A lively nod to Our Lady

Sunday mass opened with a conch horn, a drum beat and a procession of authentically clad Aztec dancers. The whole extravaganza startled my mom and me in a delightful, this-is-going-to-be-even-cooler-than-we-thought kind of way.

Pope St. John Paul II named Our Lady of Guadalupe the Patroness of the Americas 15 years ago, and decreed that every church in the Americas should celebrate her feast day.

At St. Therese parish here in Wisconsin, we’ve taken that edict to heart with a fascinating celebration including a mariachi band and an honor guard of fourth degree Knights of Columbus.

The dancers, with their warrior paint, peacock headdresses and hand-beaded costumes, beautifully melded history and prayer. That their whirring dances always ended in simultaneous supplication also demonstrated a fact of worship that can elude: there are all sorts of ways to pray.
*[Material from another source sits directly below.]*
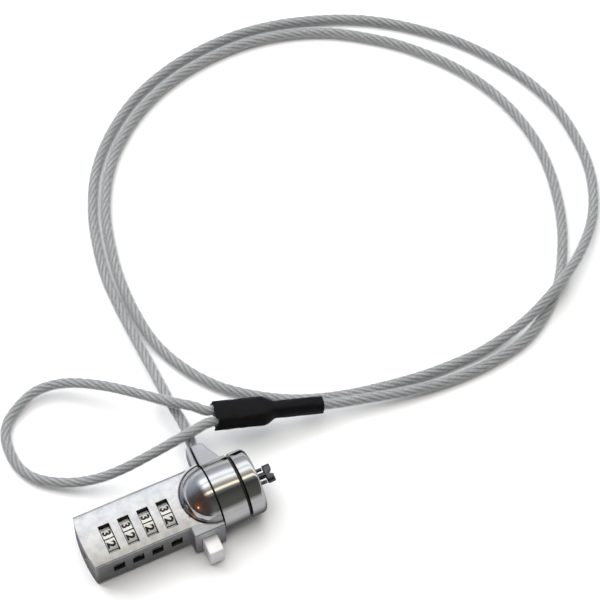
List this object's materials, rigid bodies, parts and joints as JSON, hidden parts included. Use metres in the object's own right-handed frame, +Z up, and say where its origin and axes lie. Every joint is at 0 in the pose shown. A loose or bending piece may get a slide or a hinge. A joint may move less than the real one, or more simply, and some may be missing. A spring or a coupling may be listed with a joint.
{
  "type": "laptop cable lock",
  "caption": "Combination cable lock for a laptop: a metal head with code dials, push button and T-bar nose, on a coiled coated wire rope with a crimped eye.",
  "frame": {"origin": "under the middle of the lock head, on the surface it lies on", "axes": "+X along the T-bar's axis towards the nose, +Y towards the cable's lug (the button is on -Y), +Z up"},
  "size_m": [0.2331, 0.1871, 0.0227],
  "materials": {
    "satin_chrome": "satin chrome plated zinc casting",
    "bright_chrome": "mirror polished chrome plate",
    "dark_steel": "dark plated hardened steel",
    "spring_steel": "bare spring steel",
    "brass": "turned brass",
    "dial_face": "satin metal with black figures",
    "black_plastic": "matt black",
    "heat_shrink": "semi-matt black heat-shrink",
    "wire_rope": "galvanised wire rope under clear plastic",
    "ferrule_alloy": "bare crimped alloy"
  },
  "bodies": {
    "head": {"housing": "satin_chrome", "base_cover": "satin_chrome", "front_collar": "bright_chrome", "nose_boss": "dark_steel", "groove_washer": "black_plastic", "button_spring": "spring_steel", "detent_spring": "spring_steel", "reset_spring": "spring_steel", "shrink_tube": "heat_shrink", "crimp_sleeve": "ferrule_alloy", "cable_eye": "wire_rope", "cable_main": "wire_rope", "cable_stop": "ferrule_alloy", "cover_screw_1": "dark_steel", "cover_screw_2": "dark_steel", "cover_screw_3": "dark_steel", "collar_screw_1": "dark_steel", "anti_rotation_pin_1": "dark_steel", "collar_screw_2": "dark_steel", "anti_rotation_pin_2": "dark_steel"},
    "nose_ring": {"nose_ring": "bright_chrome"},
    "t_bar": {"t_bar": "dark_steel", "pinion": "spring_steel", "retaining_clip": "spring_steel"},
    "button": {"push_button": "bright_chrome"},
    "spindle": {"spindle": "spring_steel"},
    "reset_plunger": {"reset_plate": "spring_steel"},
    "reset_screw": {"reset_screw": "brass"},
    "dial_1": {"dial_1": "dial_face", "hub_1": "brass"},
    "dial_2": {"dial_2": "dial_face", "hub_2": "brass"},
    "dial_3": {"dial_3": "dial_face", "hub_3": "brass"},
    "dial_4": {"dial_4": "dial_face", "hub_4": "brass"}
  },
  "joints": [
    {"name": "button_push", "type": "slide", "parent": "head", "child": "button", "axis": [0, 1, 0], "range_m": [0, 0.00393], "stiffness_N_per_m": 300, "springref_m": -0.003, "deforming": ["button_spring"]},
    {"name": "t_bar_turn", "type": "hinge", "parent": "head", "child": "t_bar", "pos_m": [0.0115, 0, 0.0114], "axis": [1, 0, 0], "range_deg": [0, 90]},
    {"name": "spindle_slide", "type": "slide", "parent": "head", "child": "spindle", "axis": [1, 0, 0], "range_m": [0, 0.0024]},
    {"name": "dial_1_turn", "type": "hinge", "parent": "head", "child": "dial_1", "pos_m": [-0.0253, -0.0009, 0.0086], "axis": [1, 0, 0], "continuous": true},
    {"name": "dial_2_turn", "type": "hinge", "parent": "head", "child": "dial_2", "pos_m": [-0.01845, -0.0009, 0.0086], "axis": [1, 0, 0], "continuous": true},
    {"name": "dial_3_turn", "type": "hinge", "parent": "head", "child": "dial_3", "pos_m": [-0.0116, -0.0009, 0.0086], "axis": [1, 0, 0], "continuous": true},
    {"name": "dial_4_turn", "type": "hinge", "parent": "head", "child": "dial_4", "pos_m": [-0.00475, -0.0009, 0.0086], "axis": [1, 0, 0], "continuous": true},
    {"name": "reset_push", "type": "slide", "parent": "head", "child": "reset_plunger", "axis": [1, 0, 0], "range_m": [0, 0.0009], "stiffness_N_per_m": 400, "springref_m": -0.002, "deforming": ["reset_spring"]},
    {"name": "reset_turn", "type": "hinge", "parent": "reset_plunger", "child": "reset_screw", "pos_m": [-0.0325, -0.0009, 0.0086], "axis": [1, 0, 0], "range_deg": [0, 90]},
    {"name": "nose_ring_spin", "type": "hinge", "parent": "head", "child": "nose_ring", "pos_m": [0.0245, 0, 0.0114], "axis": [1, 0, 0], "continuous": true}
  ],
  "couplings": [
    {"joint": "t_bar_turn", "follows": "button_push", "rad_per_m": 400},
    {"joint": "spindle_slide", "follows": "button_push", "ratio": 0.61115}
  ]
}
Easily a thousand people crowded the church for this important service, and a colorful array of flowers decorated the Our Lady of Guadalupe statute.

Roses play an important part in the Our Lady of Guadalupe story, in which an Aztec convert named Juan Diego sees a vision of a beautiful lady who tells him she is the Virgin Mary and asks him to build her a church. Juan Diego twice tells the bishop about his encounter, but the bishop needs proof.

The lady appears to Juan Diego a second time and tells him to pick some roses from the side of the hill and bring them to the bishop. Juan Diego carries the roses in his cloak. When he lowers the cloak to deliver the roses, he unknowingly reveals Mary’s image on the cloak.

Diego’s circa 1531 cloak, marked with the image, is still intact and on display at the Basilica de Guadalupe in Mexico, north of Mexico City and near the hill country where she first appeared to him.

More than 1800 miles from that spot, with snow on the ground, we celebrated with gusto Sunday afternoon, a tribute to hearty soles of the Aztec dancers and the blessed souls of the global Catholic church.

(I really regret that I didn’t have my camera, but I captured a little of what went on yesterday afternoon and I hope you’ll enjoy. Next year, I’m bringing the good camera!)

The shrine
A mass of flowers, symbolizing Juan Diego’s roses, surrounded Our Lady of Guadalupe.
The Aztec Dancers
This was our view of the Aztec dancers, who faced the altar for their beautiful series of prayer dances.
Little boy
Midway through the mass, this adorable little boy wandered up to take a closer look.
Aztec Princess
The dancers all wore elaborate headdresses.
Authentically dressed (and impressively buff) warriors blew conch shell horns to open and close the ceremony.
Led by the dancers, the recessional extended out the back of the church and around the large block. Check out the bare feet, despite the snow on the ground. We heard the drums and the conch horn all the way back to our house as we walked home after the ceremony.

Here is the cool processional…

And here’s a taste of the dancing…

One thought on “A lively nod to Our Lady

  1. Wow, the dancers look awesome! Can’t imagine how cold they were when they had to walk barefoot outdoors in winter! How long did they have to parade in the block?